Menurut Kementerian PPPA, terdapat ribuan permohonan dispensasi nikah setiap tahun, dengan sebagian besar dikabulkan oleh pengadilan agama maupun pengadilan negeri. Data dari Indonesia Judicial Research Society (IJRS) menunjukkan bahwa sebagian besar permohonan dispensasi kawin disetujui pengadilan dalam beberapa tahun terakhir.
Pada tingkat provinsi, Jawa Timur menjadi daerah dengan jumlah dispensasi perkawinan tertinggi. Pemerhati anak, Retno Listyarti, mengatakan bahwa pernikahan anak umumnya terjadi pada siswa SMP dan SMA, dipicu oleh pergaulan bebas dan kurangnya edukasi tentang kesehatan reproduksi. Dampak dari pernikahan anak sangat serius, seperti komplikasi kehamilan dan persalinan yang menjadi penyebab kematian kedua tertinggi bagi perempuan usia 15-19 tahun.
Pemerintah telah mengubah batas minimal usia perempuan untuk menikah menjadi 19 tahun, tetapi praktik dispensasi nikah masih marak. Namun, beberapa wilayah seperti Kabupaten Maros di Sulawesi Selatan berhasil menekan angka pernikahan anak melalui program perlindungan anak dan wanita.

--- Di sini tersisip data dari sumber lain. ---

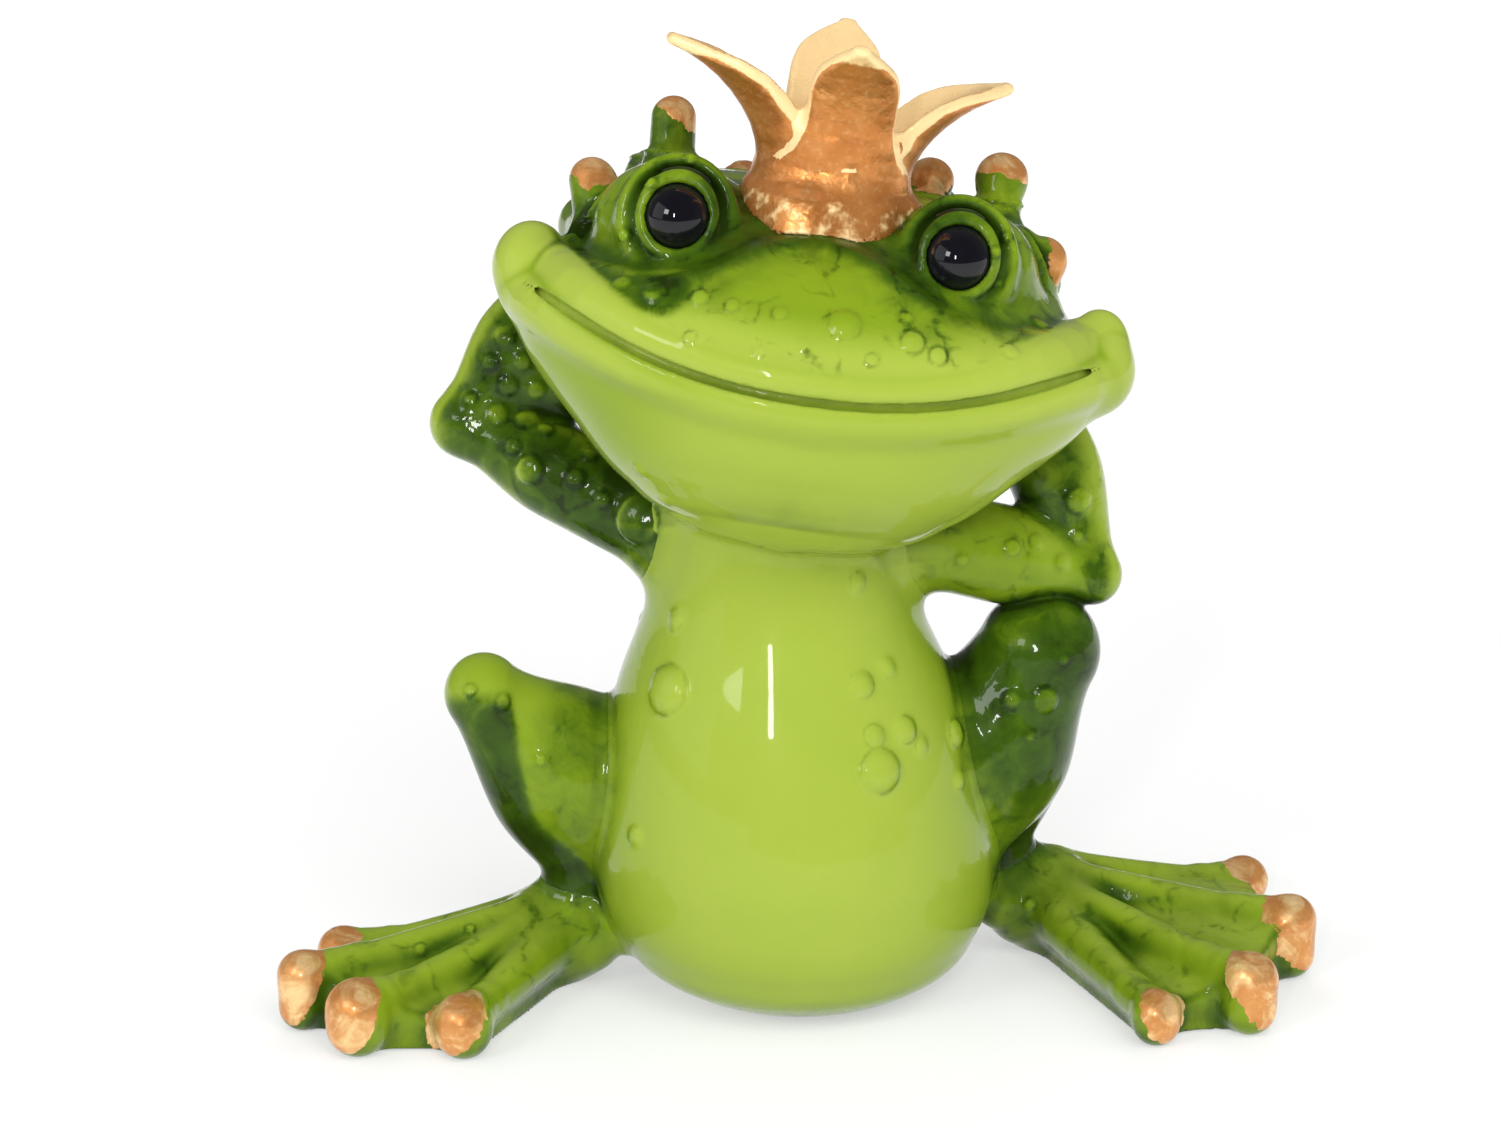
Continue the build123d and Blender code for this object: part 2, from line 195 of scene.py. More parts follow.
# Torso: rows of height and radius
TORSO_ROWS = (
    (-3.0, 0.5), (-1.5, 7.5), (0.0, 12.2), (2.5, 16.9), (7.0, 20.3), (14.8, 22.0),
    (24.8, 20.8), (34.1, 18.4), (43.5, 14.7), (55.0, 12.2), (57.0, 11.9),
)
TORSO_HEIGHT = 55.0
TORSO_SLOPE_REACH = 0.3
NECK_LEAN = 2.6
NECK_TOP = 56.5
NECK_ROUNDING = 1.0


def torso_field(points):
    x = points[:, 0] + NECK_LEAN * points[:, 2] / TORSO_HEIGHT
    spread = np.hypot(x, points[:, 1])
    z = points[:, 2]
    above = table(z + TORSO_SLOPE_REACH, TORSO_ROWS, 1)
    below = table(z - TORSO_SLOPE_REACH, TORSO_ROWS, 1)
    slope = (above - below) / (2 * TORSO_SLOPE_REACH)
    side = (spread - table(z, TORSO_ROWS, 1)) / np.sqrt(1 + slope * slope)
    return meet(side, z - NECK_TOP, NECK_ROUNDING)


# Head: rows of height, half width, front and back, in the head's frame
HEAD_ROWS = (
    (-25.2, 3.0, -9.0, 5.0), (-24.6, 6.5, -11.5, 7.5), (-23.2, 11.4, -15.0, 9.6),
    (-20.0, 17.2, -18.6, 11.2), (-14.4, 23.5, -22.0, 13.2), (-8.0, 29.4, -24.1, 15.0),
    (-3.0, 31.6, -23.6, 16.0), (1.0, 28.6, -21.2, 16.5), (4.0, 26.2, -18.6, 16.7),
    (7.0, 24.4, -15.9, 16.6), (9.5, 22.4, -12.6, 16.0), (11.3, 20.4, -8.8, 15.4),
    (13.0, 17.5, -3.5, 13.5), (14.2, 13.0, 0.5, 11.0), (14.9, 7.5, 3.0, 8.5), (15.1, 3.0, 4.5, 7.0),
)
HEAD_SLOPE_REACH = 0.4
HEAD_ROUNDING = 1.5
# Crease between the snout and the eyes: across, and height
CREASE_ROWS = (
    (-34.0, 8.0), (-27.5, 3.8), (-22.6, 1.6), (-17.0, 0.9), (-12.2, 2.0), (-7.0, 5.4), (-1.0, 7.4),
    (5.0, 5.8), (8.5, 4.2), (12.0, 1.9), (18.0, 0.4), (23.3, 1.4), (27.5, 3.8), (34.0, 8.0),
)
CREASE_WIDTH = 0.8
FOREHEAD_SINK = 0.5
SNOUT_RISE = 0.35
MOUTH_HALF_WIDTH = 30.8
MOUTH_MIDDLE = -9.9
MOUTH_SAG = 9.4
MOUTH_POWER = 2.2
MOUTH_PAST_SHARE = 1.2
MOUTH_POINTS = 27
MOUTH_ACROSS = np.sin(np.linspace(-math.pi / 2, math.pi / 2, MOUTH_POINTS))
MOUTH_SHARES = np.abs(MOUTH_ACROSS)
CHEEK_SHARE = 0.985
# Lips: radius in the middle and its gain at the corner, lift in the middle and at the corner,
# how far they stand proud of the skull, and the blend into it
Lip = namedtuple("Lip", "radius gain lift corner_lift proud blend")
UPPER_LIP = Lip(1.55, 1.25, 1.75, 2.5, 0.75, 1.6)
LOWER_LIP = Lip(1.35, 0.95, -1.6, -2.0, 0.45, 2.2)
CORNER_PROUD = 0.9
LIP_CORNER = {RIGHT: np.array([-30.4, -5.6, 0.5]), LEFT: np.array([30.3, -5.6, -1.7])}
LIP_CORNER_RADII = np.array([3.6, 4.6, 4.2])
LIP_CORNER_BLEND = 2.0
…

Secara nasional, Indonesia menargetkan penurunan angka pernikahan anak sesuai dengan tujuan pembangunan berkelanjutan dengan strategi pencegahan yang mencakup optimalisasi kapasitas anak, lingkungan yang mendukung, aksesibilitas layanan, regulasi, dan koordinasi pemangku kepentingan.